Et alors, direz-vous, il ne s’agit là que de mots. Mais l’ordre du discours et l’ordre du réel s’entremêlent et se co-déterminent. Toute sémantique borne un champ des possibles politiques. Le discours de la souveraineté européenne, ultime extension du paradigme fonctionnaliste, ne permet pas de sortir du piège dans lequel la France se débat avec l’Allemagne, à savoir l’enfer du couple « responsabilité contre solidarité ». Les avancées – à la fois réelles mais sans portée systémique – en faveur d’un budget de la zone euro, réduit à une fonction macroéconomique d’investissement et de stabilisation, illustrent l’impasse d’une conception de jeu à somme nulle dans lequel s’enferme chaque jour un peu plus l’Europe.
Seul un basculement dans le discours de la démocratie européenne permettra d’entrer dans un jeu à somme positive, où la solidarité interétatique fait place au faire-société – et sa part de richesse échappant à toute comptabilité de transferts nationaux.
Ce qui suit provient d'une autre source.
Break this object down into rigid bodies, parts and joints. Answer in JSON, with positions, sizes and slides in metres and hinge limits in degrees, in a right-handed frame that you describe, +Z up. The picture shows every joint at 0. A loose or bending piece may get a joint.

Au travers de ce nouveau paradigme, le budget européen prend une nouvelle dimension : celle d’acte fondateur d’une démocratie européenne, en conférant au Parlement européen un véritable pouvoir budgétaire et, par voie de conséquence, aux citoyens européens un pouvoir politique, celui d’avoir le choix entre différentes grandes orientations socio-économiques et de voir celle retenue être effectivement mise en œuvre par la majorité élue. En un mot, un budget européen non plus instrument, mais chair d’une Europe puissance publique capable d’instituer une démocratie européenne.
Emmanuel Macron est un Européen de cœur et de raison ; il a compris comme nul autre président français que l’Europe est à la fois sens du compromis et engagement du rapport de force, intelligence des intérêts nationaux et capacité supérieure à s’émanciper de ceux-ci aux fins de sortir de la tragédie des horizons ; et se projeter dans l’Histoire. Capable de fulgurances comme nul autre, il est sans doute le premier à toucher le « nous » européen en évoquant la langue-traduction de l’Europe faite d’intraduisibles. Alors encore un « effort paradigmatique », Monsieur le Président, pour atteindre le politique européen.